In Yorktown, and especially in Western NC, VA, and Eastern TN, we saw this firsthand. Volunteers, many of whom had lost so much themselves, came together to move mountains literally and figuratively. Within five days, we organized, palletized, and delivered 90,000 pounds of supplies. Nobody asked for recognition. Nobody asked for anything in return. They simply showed up because they knew it was the right thing to do.
When I look around at the broader state of society, I see a nation that’s lost its way. We’ve become fragile not just economically or politically, but socially. We’ve forgotten what it means to be self-reliant, to grow our own food, to help our neighbors without expecting something in return. Our government is poorly managed, our education system is floundering, and our food supply is often tainted with additives and chemicals. Interest rates are high, and good jobs are increasingly hard to come by. These are real problems for everyday people, but focusing solely on them obscures the deep truth that we’ve lost our sense of national pride and community.
What gives me hope is seeing how in the face of disaster, people still show up for each other. When the storm hits, when everything is stripped away, what remains is a community of humans, helping humans. It’s the America we once knew, and it’s the America we could be again if we only remembered these lessons more often.

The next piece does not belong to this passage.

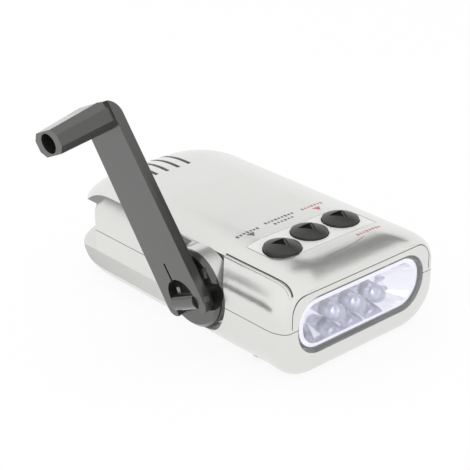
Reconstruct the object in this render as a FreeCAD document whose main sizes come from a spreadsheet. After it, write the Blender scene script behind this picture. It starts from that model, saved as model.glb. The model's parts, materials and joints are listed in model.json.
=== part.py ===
"""Hand crank flashlight, modelled as its separate pieces in millimetres.

The origin is the middle of the base. +X is the right side, the lens faces -Y,
+Z is up, and the crank stands on the left side, -X.
"""
import FreeCAD, Part
import math
import os
import re

import Sketcher

Vector = FreeCAD.Vector
Rotation = FreeCAD.Rotation
Placement = FreeCAD.Placement

doc = FreeCAD.newDocument("flashlight")

# Driving dimensions
SIZES = {
    "case_width": 60.0, "case_length": 97.4, "case_height": 29.6, "wall": 2.0, "parting_height": 16.1,
    "nose_drop": 3.0, "nose_run": 9.2, "nose_inset": 3.2, "nose_corner_run": 6.0,
    "keel_rise": 4.5, "base_trim": 0.3, "keel_run": 5.5, "tail_corner": 20.0, "tail_drop": 9.0,
    "tail_run": 17.0,
    "tail_rise": 6.0, "shoulder_width": 18.0, "shoulder_drop": 9.6, "chine_width": 13.0,
    "chine_height": 13.0, "nose_shoulder_width": 11.0, "nose_shoulder_drop": 8.6,
    "nose_chine_width": 11.0, "nose_chine_height": 9.5,
    "fit_gap": 0.1, "running_gap": 0.05, "seat_gap": 0.3,
    "hub_y": -14.0, "hub_height": 17.0, "crank_lean": 25.2,
    "disc_radius": 11.1, "disc_thick": 6.0, "disc_proud": 0.7, "disc_bevel": 0.9,
    "recess_depth": 6.0, "recess_gap": 0.7, "recess_flare": 1.3,
    "relief_depth": 4.0, "relief_low": 9.5, "relief_high": 22.5, "relief_brow": 27.7,
    "relief_brow_inset": 6.3,
    "relief_foot_run": 3.2, "relief_foot_drop": 4.16,
    "hinge_drop": 2.8, "hinge_stand": 1.8, "barrel_radius": 2.4, "barrel_length": 9.6, "pin_radius": 0.8,
    "arm_splay": 9.4, "arm_reach": 55.0, "arm_thick": 2.9, "arm_root_width": 16.6, "arm_tip_width": 14.4,
    "arm_tail": 3.6, "arm_bend": 5.0, "window_width": 10.2, "window_rise": 2.0,
    "slit_width": 0.7, "slit_length": 5.0, "leg_room": 0.5,
    "grip_length": 17.0, "grip_root_width": 13.2, "grip_root_depth": 8.0, "grip_end_width": 10.6,
    "grip_end_depth": 6.8, "grip_corner_share": 0.27, "grip_bore": 2.8, "grip_bore_depth": 12.0,
    "lug_width": 2.8, "lug_length": 2.8, "lug_out": 6.4, "lug_up": 2.5, "lug_height": 1.0,
    "notch_room": 0.7, "notch_wall": 1.5, "notch_front_room": 5.6, "notch_depth_room": 1.0,
    "lens_half_width": 24.0, "lens_low": 7.0, "lens_high": 23.6, "lens_top_corner": 7.5,
    "lens_low_corner": 8.0,
    "lens_thick": 1.4, "lens_skirt": 1.1, "lens_depth": 6.4, "lens_lip": 0.6, "lens_sink": 0.3,
    "reflector_wall": 0.8, "reflector_depth": 8.6, "reflector_back_half": 15.0,
    "reflector_back_low": 9.2, "reflector_back_high": 17.8,
    "lamp_post_radius": 1.1, "lamp_post_inset": 1.6,
    "led_radius": 2.5, "led_length": 9.0, "led_flange": 2.9, "led_flange_thick": 1.0,
    "led_height": 12.9, "led_first_x": -5.4, "led_pitch": 7.8,
    "board_thick": 1.2,
    "plate_front_y": -36.3, "plate_rear_y": -23.1, "plate_left_x": -18.6, "plate_right_x": 18.0,
    "plate_thick": 1.15, "plate_corner": 6.2,
    "button_radius": 5.15, "button_proud": 0.6, "button_dome": 1.3, "button_gap": 0.25, "button_flange": 5.85,
    "button_flange_thick": 0.8, "button_flange_sink": 1.1, "button_travel": 0.6,
    "button_left_x": -13.0, "button_pitch": 12.05, "button_y": -29.0, "button_left_step": 2.0,
    "mark_width": 5.4, "mark_length": 4.6, "mark_shift": 0.46, "mark_sink": 0.56,
    "switch_side": 6.0, "switch_height": 2.4, "plunger_radius": 1.6, "plunger_proud": 0.7,
    "stake_edge": 1.2, "stake_post": 1.3, "stake_radius": 0.6,
    "slot_width": 1.3, "slot_pitch": 4.2, "slot_count": 4.0, "slot_front_run": 19.5, "slot_end_run": 3.7,
    "tooth_module": 0.5, "drive_teeth": 32.0, "wheel_teeth": 30.0, "pinion_teeth": 10.0, "gear_face": 2.2,
    "tooth_root_share": 0.3, "tooth_tip_share": 0.11, "tooth_tip_height": 0.8,
    "layer_gap": 0.8, "gearbox_left_x": -16.8, "gear_plate_thick": 1.0, "pillar_inset": 2.3,
    "pillar_shift": 0.8,
    "gear_plate_high": 24.4, "gear_plate_front_y": -19.0, "gear_plate_rear_y": 21.0, "mesh_gap": 0.06,
    "shaft_radius": 2.0, "axle_radius": 0.75, "rotor_shaft_radius": 1.0, "hub_wall": 1.2,
    "idler_drop_angle": -30.0, "second_rise_angle": 22.0, "rotor_drop_angle": -11.5,
    "magnet_radius": 6.0, "magnet_length": 7.0, "air_gap": 0.5, "core_radius": 9.6, "can_wall": 0.8,
    "can_length": 11.0, "coil_width": 1.7, "coil_gap": 0.1,
    "pole_count": 6.0,
    "cell_radius": 7.75, "cell_height": 5.8, "cell_count": 3.0, "sleeve_thick": 0.3, "pack_side_gap": 4.45,
    "pack_y": -12.0, "pack_low": 4.2, "cradle_wall": 1.0, "cradle_height": 5.0,
    "board_side_gap": 3.0, "main_board_y": 16.0, "main_board_wide": 15.6, "main_board_long": 27.0,
    "main_board_low": 8.6, "post_radius": 1.9, "post_bore": 0.9,
    "post_edge": 0.6, "part_edge": 1.6,
    "capacitor_radius": 4.0, "capacitor_height": 9.0, "chip_side": 5.0, "chip_height": 1.6,
    "buzzer_radius": 8.5, "buzzer_height": 5.0, "buzzer_x": 8.0, "buzzer_run": 15.2, "buzzer_ring": 1.0,
    "buzzer_ring_depth": 3.4, "buzzer_sink": 3.0,
    "boss_radius": 2.7, "screw_radius": 1.1, "screw_head": 2.0, "screw_head_thick": 1.4, "screw_length": 17.0,
    "screw_sink": 2.6, "small_screw": 0.9, "small_head": 1.6, "small_head_thick": 0.9, "small_length": 5.0,
    "front_boss_inset": 8.2, "front_boss_run": 16.5, "rear_boss_inset": 10.0, "rear_boss_run": 12.2,
    "notch_boss_gap": 2.45, "notch_boss_run": 8.7,
    "bush_wall": 1.4, "bush_length": 3.4, "clip_radius": 3.4, "clip_thick": 0.6,
}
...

During Hurricane Helene, and now as Hurricane Milton approaches, I’ve seen firsthand how fragile yet resilient people can be. We don’t have all the answers, and we don’t have the perfect government. But what we do have is each other. In these times, we see that no matter how broken things may seem, the heart of this country still beats strong. It’s in our ability to come together, rebuild, and remind ourselves that we’re all in this together no matter our differences. It’s a lesson we need to carry with us, not just in times of disaster, but every day.